LETTER: Playground of the One Percent
It's a tragedy that Manhattan, with its long, rich history of cultural diversity, of open arms to the downtrodden of the world, has reached a point in its development whereby the inclusion of all the many classes who originally came here early on -- and still try -- is now gone but limited only to those able to pay the high privilege of living here.
The constantly changing landscape of NYC inasmuch of its enduring invasion by billionaires, who, like many tourists, have annexed our city in great numbers, are those able to pay that price while elevating exclusivity. The city's evaporating neighborhoods, vast ethnicity lost, landmarks given to real-estate development for still more luxury housing to satisfy an insatiable need the mega-rich have to add Manhattan to their various addresses, is what our town has become.
Let's suppose it's 10 years down the road, 2024, when after the finish of Seward Park on the Lower East Side; the completion of still more development in Times Square; the completion of many more multi-floor, super-thin luxury apartments a-la-behemoth One57; the conclusion of the far-west Hudson Yards in 2024, New Yorkers will then make note of other such projects in the beginning stages of planning and/or completion. And all will include still more trophy apartments for the indulgent-rich.
Previously in this publication I addressed the ever-growing number of tourists coming to NYC annually; but now see the one-percent of the one-percent (owning 37% of country's wealth) in the year 2014 in almost equivalent sums, augmenting the changing face of a city well on its way to becoming devoid of anything else. And if numbers keep going up, it's not unlikely to think that Manhattan in 2024 and beyond will have become an island where only a certain privileged few and tourists navigate our streets.
Over the years, I've seen my Upper West Side neighborhood transform from the Wild West it was called in 1966 when I moved in, to an affluent, fashionable area of uber-wealthy living in recently converted/now-private brownstones, townhouses and sprawling apartments. And the trend will only continue. Five previously-subdivided brownstones of one-bedroom/studio apartments on my block alone are, now, reserved for private families at the cost of a $20-30 million conversion; and a recently paid-for-record-San Remo apartment of $26 million plus: comparatively low to others we've seen around the city.
Rampant change runs amok in New York City, and there's nothing anyone can do about it. Behind this theory is a growing number of these international billionaires wanting to put their money into safe, prestigious investments that will not only enhance their bottom line, but their allure on a world-wide stage of competing players hoping to outdo one another. NYC is that stage. Developers can't build luxury "starchitect-designed" housing fast enough to keep up with the demand.

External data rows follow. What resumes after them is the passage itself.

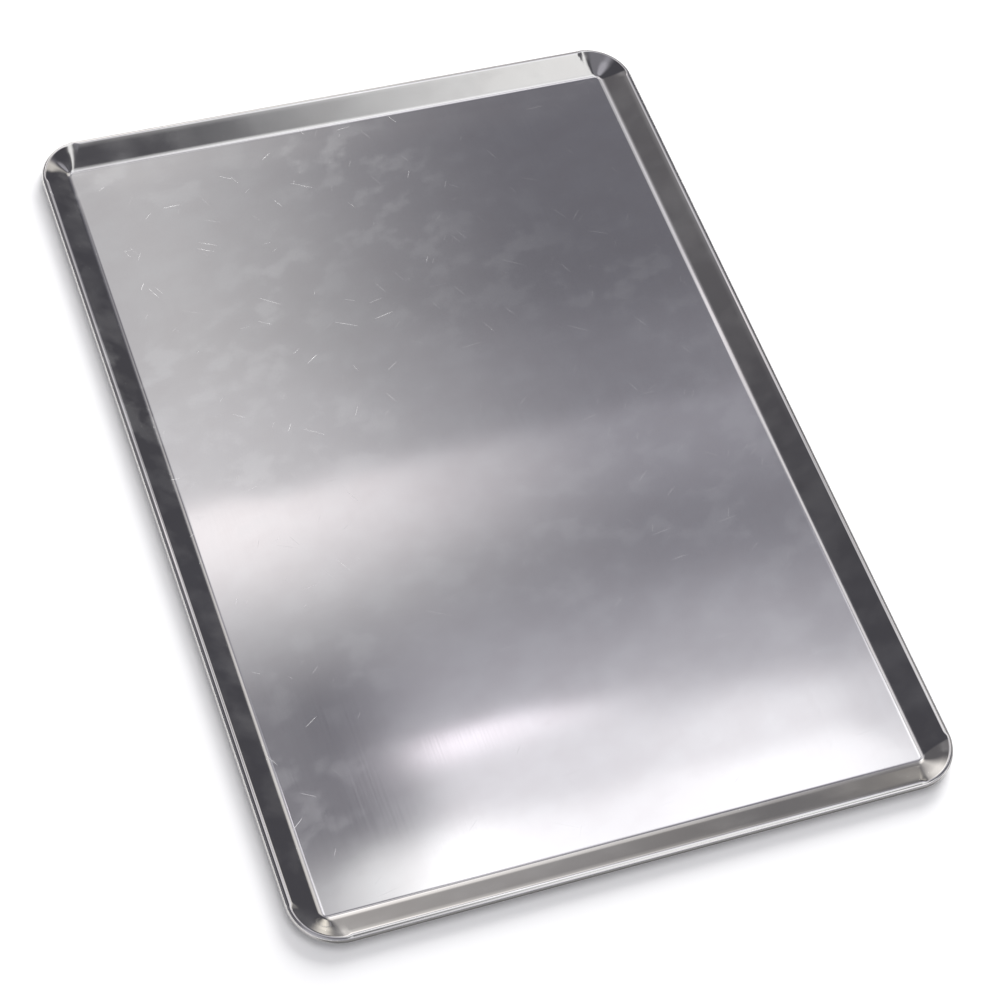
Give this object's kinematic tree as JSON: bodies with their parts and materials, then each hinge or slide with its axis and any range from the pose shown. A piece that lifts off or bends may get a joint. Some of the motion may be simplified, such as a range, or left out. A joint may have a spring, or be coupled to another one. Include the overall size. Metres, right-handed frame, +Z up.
{
  "type": "cookie sheet",
  "caption": "Shallow rectangular baking sheet pressed from aluminium, with sloping walls and a wire-stiffened curled rim.",
  "frame": {"origin": "middle of the flat underside, on the surface that the sheet stands on", "axes": "+X across the sheet, +Y along its length, +Z up out of the tray"},
  "size_m": [0.454, 0.656, 0.0105],
  "materials": {
    "pressed_aluminium": "rolled and pressed, satin bright with wear marks",
    "galvanised_wire": "galvanised"
  },
  "bodies": {
    "root": {"pan": "pressed_aluminium", "rim_wire": "galvanised_wire"}
  },
  "joints": []
}
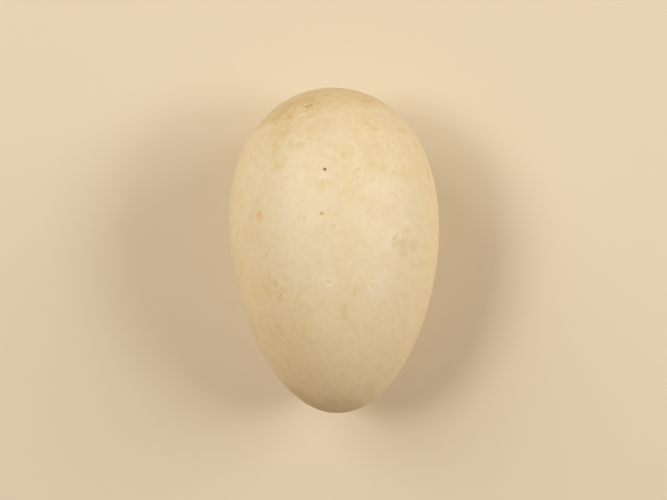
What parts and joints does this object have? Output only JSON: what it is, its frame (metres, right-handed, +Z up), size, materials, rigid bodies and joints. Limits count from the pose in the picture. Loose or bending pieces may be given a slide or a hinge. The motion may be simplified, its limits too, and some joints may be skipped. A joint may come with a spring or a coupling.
{
  "type": "bird egg",
  "caption": "Large cream-white bird egg, a long oval with one blunt and one narrower end and a faintly stained chalky shell, lying on its side on a small flat rest spot.",
  "frame": {"origin": "middle of the small flat spot that the egg rests on, straight below its centre of mass", "axes": "+Z up from the surface that it rests on; +Y towards the blunt end along the long axis, which rises 5.7 degrees towards that end; +X across the egg"},
  "size_m": [0.068, 0.1057, 0.0682],
  "materials": {
    "eggshell": "satin, slightly chalky, with faint ochre stains at the blunt end"
  },
  "bodies": {
    "root": {"egg": "eggshell"}
  },
  "joints": []
}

The trickle-down effect is evident in buildings such as my own, where I've lived now for 48 years, and where I and other like-minded young people originally came starting out needing cheap rents. That was the Upper West Side of the mid-1960s; no such neighborhoods exist in Manhattan today. The neighbors with whom I now share my building can easily afford their $4,000-a-month one bedrooms while keeping a second home elsewhere. And should my building and others get in the crosshairs of a powerful billionaire wanting to convert it to a private residence, what chance do these less-affluent neighbors and others in my 'hood have of staying put?
Money talks in New York City; all others walk.